This week will be pure insanity in the uterus dept.

Monday: big sis note/present, candle talk
Tuesday: big sis note/present, sisterhood meetup
Wednesday : big sis note/present
Thursday : bigs sis note/present, keepsake night, big-sis revealing
Friday : court of ivy
Saturday : initiations, honor banquet, new member sleepover, guardian angel revealing and guardian angel dinner

Hrmph. The sociability of it all ... I got to go shopping this weekend though, which makes me happy. I got white pants (meep!) from Aeropostle that are actually very cute. Then at Gap I got really expensive black pants, and a black shirt and a white shirt, and then I got cute black shoes from Kohl's for like 30 bucks, which made me happy as well. I also bought a purple + gray water bottle at Target, and I'm obsessed with it b/c it's squishy. WAHOO.

Right now I'm watching Forrest Gump and avoiding Mike's phone calls. Beth stopped by and we held a random bitching session about my roommate's lack of respect/limits/self-control when it comes to having sex everywhere. Beth roomed w/her last semester, and so she's the only one who knows what I'm talking about, and if you don't ... well, just be glad.

So I'm going to drink water out of my beautiful and squishy water bottle and then go to bed. Oo, I don't have to get up till 11 tomorrow.

SCORE!!
 
     

(Sing it loud... )

 
aww, friends !!   
01:13am 02/03/2003
 
mood: indescribable
Wow, how much does having friends rock ??
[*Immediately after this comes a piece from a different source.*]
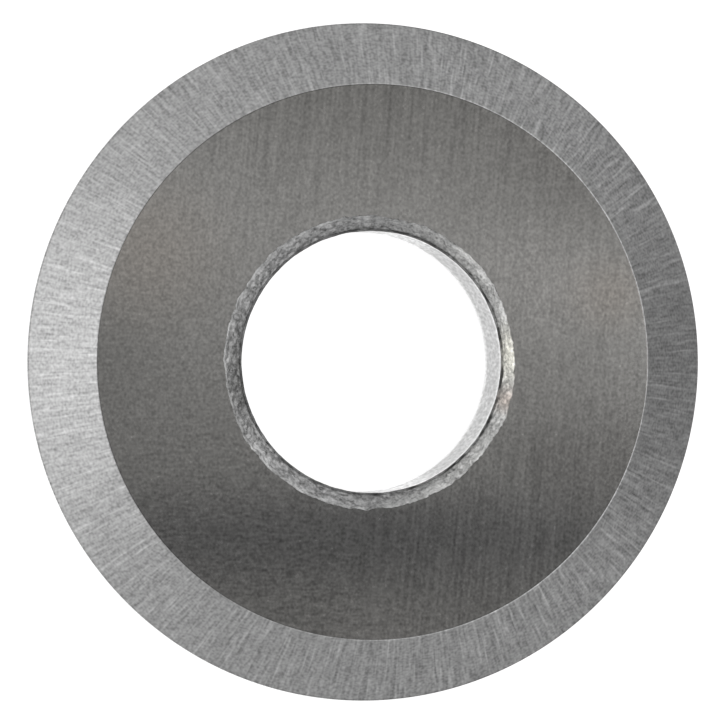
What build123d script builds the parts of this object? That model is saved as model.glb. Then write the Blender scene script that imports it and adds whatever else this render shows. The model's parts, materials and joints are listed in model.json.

So last semester I didn't know anyone and everyone I did know, I hated. So I thought college sucked. So I assumed tonight would suck. Cuz you'll have that. But then I realized *I have friends now* !! So me and Ash went over to Mere's and watched 'Save the Last Dance' and ordered pizza and talked to hot Nick who unfortunately has a girlfriend. Although there'd be no chance even if he didn't. But that's ok, b/c he's fun to look at. O.O And also rode my scooter around everywhere and crashed often and loudly. It was pretty fun.

I dunno though ... something about it made me sad. What a fucked up weirdo I am. Just hanging out w/friends who aren't my "real" friends (IE: dubuque people) makes me sad. I dunno why. I guess I'm just pissed that shit has to change all the time. Why can't I just have my friends and keep them the same and not let crap happen ?? Durr, stupid *life moving forward* crap. What up w/that ?!

Anyhow, now that I've been honest {damn you early morning emotions}, I'm going to go to bed. I came to the realization tonight whilst discussing the anorexic chick who stopped in and watched us stuff ourselves w/pizza ... that I'm wayyyyyyyy out of shape. With the result that I'm going running tommorow. So - NIGHT !
 
     

(2 songs Sing it loud... )

 
psh.   
08:00pm 01/03/2003
 
mood: accomplished
I did four loads of laundry. Then I did dinner w/Ash and Mere. Then I did livejournal stuff. Look - you don't have to scroll it anymore !! I also embedded an image code in my comments - so if you leave a comment a little musical note shows up. Imma genius, I'd just like to say. I also have new pictures. Wahoooo.

Hrm. And now on this Saturday night I'm going to study. Lauren crashing bore, much ? Yup.
 
     

(Sing it loud... )

 
shull is -almost- gay   
10:37am 01/03/2003
 
mood: annoyed
PEEM !

So last night I actually ended up staying w/Meredith over in Shull Hall cuz Ash and Seth were sexing it up in our room. (gag)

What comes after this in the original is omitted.